What is being asked: Give all of the lines again exactly as they read.

Information shown:
◇ ◇ ◇ ◇

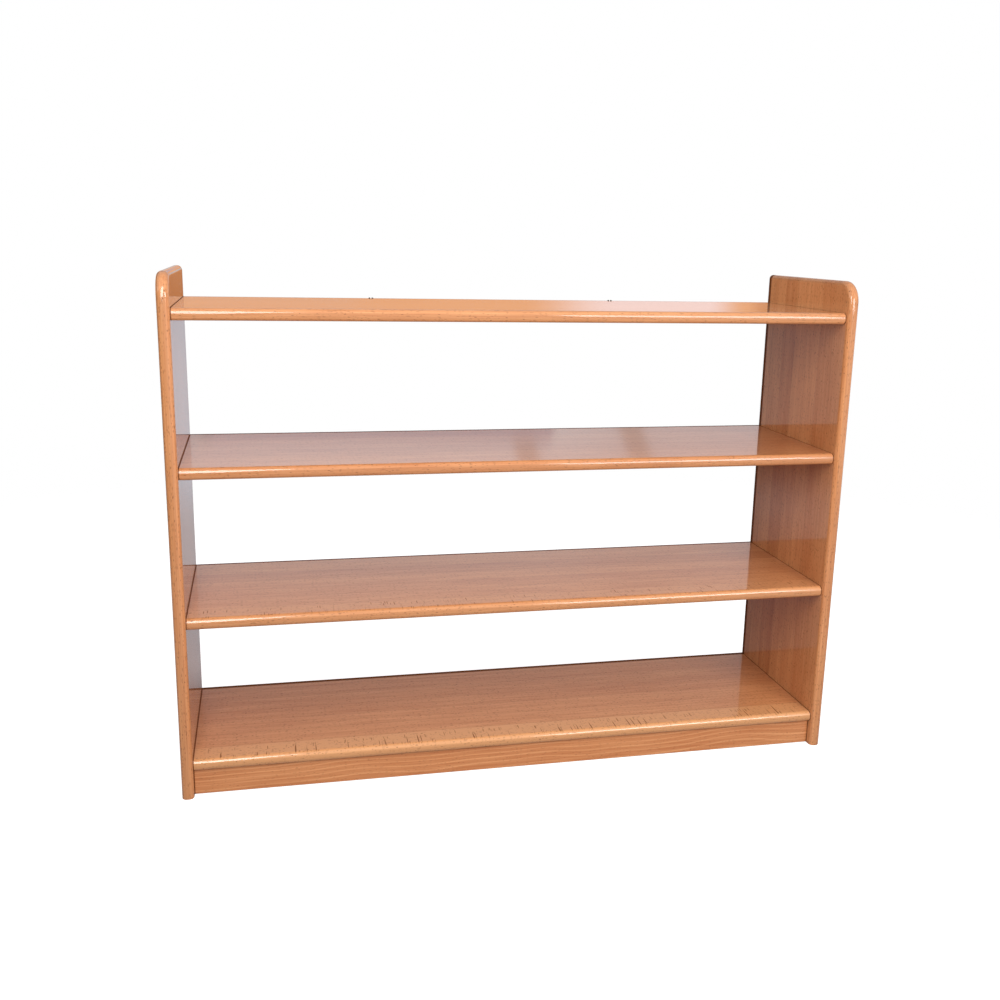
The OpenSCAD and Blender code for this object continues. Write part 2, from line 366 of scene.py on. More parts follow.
def beech(name, axes, first, seed, depth=0.5, wave=1.0, rings=0.12, veins=0.0, stave=STAVE, rift=0.0,
          ring=RING, flecked=1.0, ray_edge=None, bold=1.0, rear=None, line=None, inner=None, ends=None):
    """Lacquered beech. axes names the directions along the grain, across the staves and through the board.
    first is where the staves are counted from, depth how deep the colour is, wave how far the grain
    wanders, rings how dark the late wood and veins how pale the early wood shows, rift how far to the
    side the pith lies and flecked how dark the rays show.
    ray_edge is where a quarter-sawn front stave ends and bold how much it differs from the others. rear
    is where the board ends at the back, line how wide the painted shade lies there and inner how far out
    it goes on a side, and ends is the half length of a board with butt joints, where painted shade lies."""
    material, tree, shader, place = new_material(name)
    sides = dict(zip("XYZ", tree.split(place)))
    u, v, w = (sides[axis] for axis in axes)

    stave_place = (v - first) / stave
    across = stave_place.fract()
    chance = tree.split(tree.node("ShaderNodeTexWhiteNoise", {"noise_dimensions": "3D"},
                                  {"Vector": tree.vector(stave_place.floor(), seed, 3.7)}, "Color"))
    u_here = u + 9.0 * chance[2]
    late_wood, early_wood = year_rings(tree, u, u_here, v, w, across, chance, stave, rift, wave, ring)

    fibre, streak, cloud = (grain(tree, u_here, v, w, size) for size in (FIBRES, STREAKS, CLOUDS))
    tone = depth + (chance[0] - 0.5) * STAVE_TONE + (late_wood - 0.4) * rings - early_wood * veins
    tone = tone + (fibre - 0.5) * FIBRE_TONE + (streak - 0.5) * STREAK_TONE + (cloud - 0.5) * CLOUD_TONE

    marks = small_marks(tree, u_here, v, w) * flecked
    dull_share = marks * 0.2
    if ray_edge is not None:
        front = v.rises(ray_edge, ray_edge - FRONT_SOFT)
        dull_share = dull_share.most(ray_strokes(tree, u, u_here, v, w, first, seed, bold) * front)
        tone = tone * (1 - 0.7 * bold * front)
    # The lines of painted shade at the rear arris and in the joints join the dull share.
    if rear is not None:
        dull_share = dull_share.most(rear_painted_shade(v, w, rear, line, inner))
    if ends is not None:
        dull_share = dull_share.most(joint_painted_shade(u, ends))

    colour = tree.mix(PALE_BEECH, DEEP_BEECH, tone.most(0.0).least(1.0))
    if ray_edge is not None:
        colour = tree.mix(colour, GOLDEN_BEECH, front * (0.45 * bold))
    colour = tree.mix(colour, RAY_AND_SHADE_BROWN, marks)
    glue_line = (across.least(1 - across) * stave).rises(GLUE_WIDE, GLUE_NARROW)
    relief = 0.6 * fibre + 0.4 - 0.5 * marks
    feed(tree, shader, Base_Color=tree.scaled(colour, 1 - GLUE_SHADE * glue_line),
         Roughness=0.45 + 0.2 * marks, Normal=bump(tree, relief, RELIEF), Specular_IOR_Level=0.2,
         Coat_Weight=1.0, Coat_Roughness=0.07, Coat_IOR=1.5)
    mix_in_dull(material, tree, shader, RAY_AND_SHADE_BROWN, dull_share)
    return material


print("beech can be grown")

# %% [markdown]
# The shapes come from Geometry Nodes. A tree is a small factory with named inputs for sizes, and it
# ends in Realize Instances, which makes real meshes of all copies, and Set Material.

# %% Shape trees
NUMBER, COUNT, FINISH, THING = "NodeSocketFloat", "NodeSocketInt", "NodeSocketMaterial", "NodeSocketObject"


def new_shape_tree(name, inputs):
    """A Geometry Nodes tree that takes geometry and the named inputs. Returns it with their wires."""
    group = bpy.data.node_groups.new(name, "GeometryNodeTree")
    group.interface.new_socket("Geometry", in_out="OUTPUT", socket_type="NodeSocketGeometry")
    group.interface.new_socket("Geometry", in_out="INPUT", socket_type="NodeSocketGeometry")
    for label, kind in inputs.items():
        group.interface.new_socket(label, in_out="INPUT", socket_type=kind)
    tree = Tree(group)
    start = group.nodes.new("NodeGroupInput")
    return tree, {socket.name: Wire(tree, socket) for socket in start.outputs if socket.name}


def close_shape_tree(tree, shape, finish):
    """Ends a tree: instances become real, the finish goes on, and the shape goes out."""
    real = tree.node("GeometryNodeRealizeInstances", None, {"Geometry": shape})
    done = tree.node("GeometryNodeSetMaterial", None, {"Geometry": real, "Material": finish})
    tree.node("NodeGroupOutput", None, {"Geometry": done})


print("shape trees can be written")

# %% [markdown]
# A tree is run by a modifier on a plain mesh, whose inputs are set before it is first worked out.
# The result is baked into a mesh of its own, so that nothing depends on the factory afterwards.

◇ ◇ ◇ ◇

Result for this task:
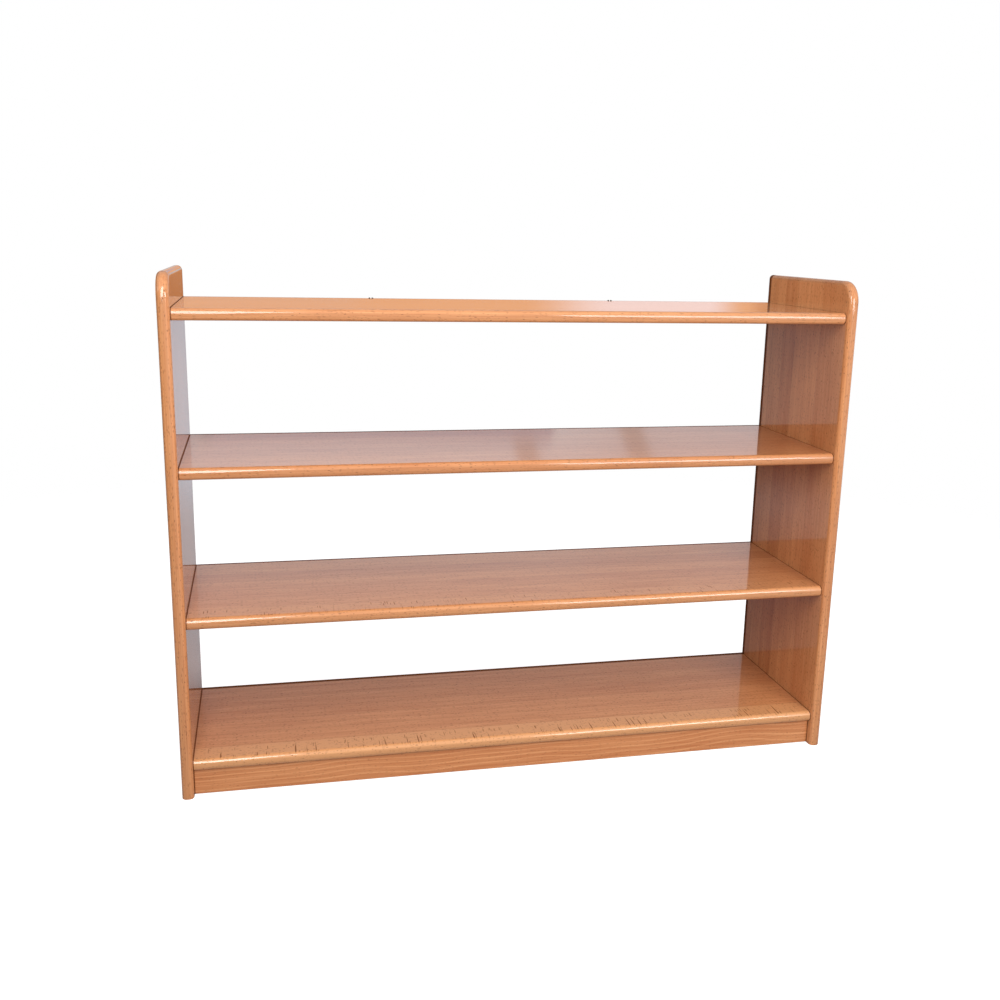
The OpenSCAD and Blender code for this object continues. Write part 2, from line 366 of scene.py on. More parts follow.
def beech(name, axes, first, seed, depth=0.5, wave=1.0, rings=0.12, veins=0.0, stave=STAVE, rift=0.0,
          ring=RING, flecked=1.0, ray_edge=None, bold=1.0, rear=None, line=None, inner=None, ends=None):
    """Lacquered beech. axes names the directions along the grain, across the staves and through the board.
    first is where the staves are counted from, depth how deep the colour is, wave how far the grain
    wanders, rings how dark the late wood and veins how pale the early wood shows, rift how far to the
    side the pith lies and flecked how dark the rays show.
    ray_edge is where a quarter-sawn front stave ends and bold how much it differs from the others. rear
    is where the board ends at the back, line how wide the painted shade lies there and inner how far out
    it goes on a side, and ends is the half length of a board with butt joints, where painted shade lies."""
    material, tree, shader, place = new_material(name)
    sides = dict(zip("XYZ", tree.split(place)))
    u, v, w = (sides[axis] for axis in axes)

    stave_place = (v - first) / stave
    across = stave_place.fract()
    chance = tree.split(tree.node("ShaderNodeTexWhiteNoise", {"noise_dimensions": "3D"},
                                  {"Vector": tree.vector(stave_place.floor(), seed, 3.7)}, "Color"))
    u_here = u + 9.0 * chance[2]
    late_wood, early_wood = year_rings(tree, u, u_here, v, w, across, chance, stave, rift, wave, ring)

    fibre, streak, cloud = (grain(tree, u_here, v, w, size) for size in (FIBRES, STREAKS, CLOUDS))
    tone = depth + (chance[0] - 0.5) * STAVE_TONE + (late_wood - 0.4) * rings - early_wood * veins
    tone = tone + (fibre - 0.5) * FIBRE_TONE + (streak - 0.5) * STREAK_TONE + (cloud - 0.5) * CLOUD_TONE

    marks = small_marks(tree, u_here, v, w) * flecked
    dull_share = marks * 0.2
    if ray_edge is not None:
        front = v.rises(ray_edge, ray_edge - FRONT_SOFT)
        dull_share = dull_share.most(ray_strokes(tree, u, u_here, v, w, first, seed, bold) * front)
        tone = tone * (1 - 0.7 * bold * front)
    # The lines of painted shade at the rear arris and in the joints join the dull share.
    if rear is not None:
        dull_share = dull_share.most(rear_painted_shade(v, w, rear, line, inner))
    if ends is not None:
        dull_share = dull_share.most(joint_painted_shade(u, ends))

    colour = tree.mix(PALE_BEECH, DEEP_BEECH, tone.most(0.0).least(1.0))
    if ray_edge is not None:
        colour = tree.mix(colour, GOLDEN_BEECH, front * (0.45 * bold))
    colour = tree.mix(colour, RAY_AND_SHADE_BROWN, marks)
    glue_line = (across.least(1 - across) * stave).rises(GLUE_WIDE, GLUE_NARROW)
    relief = 0.6 * fibre + 0.4 - 0.5 * marks
    feed(tree, shader, Base_Color=tree.scaled(colour, 1 - GLUE_SHADE * glue_line),
         Roughness=0.45 + 0.2 * marks, Normal=bump(tree, relief, RELIEF), Specular_IOR_Level=0.2,
         Coat_Weight=1.0, Coat_Roughness=0.07, Coat_IOR=1.5)
    mix_in_dull(material, tree, shader, RAY_AND_SHADE_BROWN, dull_share)
    return material


print("beech can be grown")

# %% [markdown]
# The shapes come from Geometry Nodes. A tree is a small factory with named inputs for sizes, and it
# ends in Realize Instances, which makes real meshes of all copies, and Set Material.

# %% Shape trees
NUMBER, COUNT, FINISH, THING = "NodeSocketFloat", "NodeSocketInt", "NodeSocketMaterial", "NodeSocketObject"


def new_shape_tree(name, inputs):
    """A Geometry Nodes tree that takes geometry and the named inputs. Returns it with their wires."""
    group = bpy.data.node_groups.new(name, "GeometryNodeTree")
    group.interface.new_socket("Geometry", in_out="OUTPUT", socket_type="NodeSocketGeometry")
    group.interface.new_socket("Geometry", in_out="INPUT", socket_type="NodeSocketGeometry")
    for label, kind in inputs.items():
        group.interface.new_socket(label, in_out="INPUT", socket_type=kind)
    tree = Tree(group)
    start = group.nodes.new("NodeGroupInput")
    return tree, {socket.name: Wire(tree, socket) for socket in start.outputs if socket.name}


def close_shape_tree(tree, shape, finish):
    """Ends a tree: instances become real, the finish goes on, and the shape goes out."""
    real = tree.node("GeometryNodeRealizeInstances", None, {"Geometry": shape})
    done = tree.node("GeometryNodeSetMaterial", None, {"Geometry": real, "Material": finish})
    tree.node("NodeGroupOutput", None, {"Geometry": done})


print("shape trees can be written")

# %% [markdown]
# A tree is run by a modifier on a plain mesh, whose inputs are set before it is first worked out.
# The result is baked into a mesh of its own, so that nothing depends on the factory afterwards.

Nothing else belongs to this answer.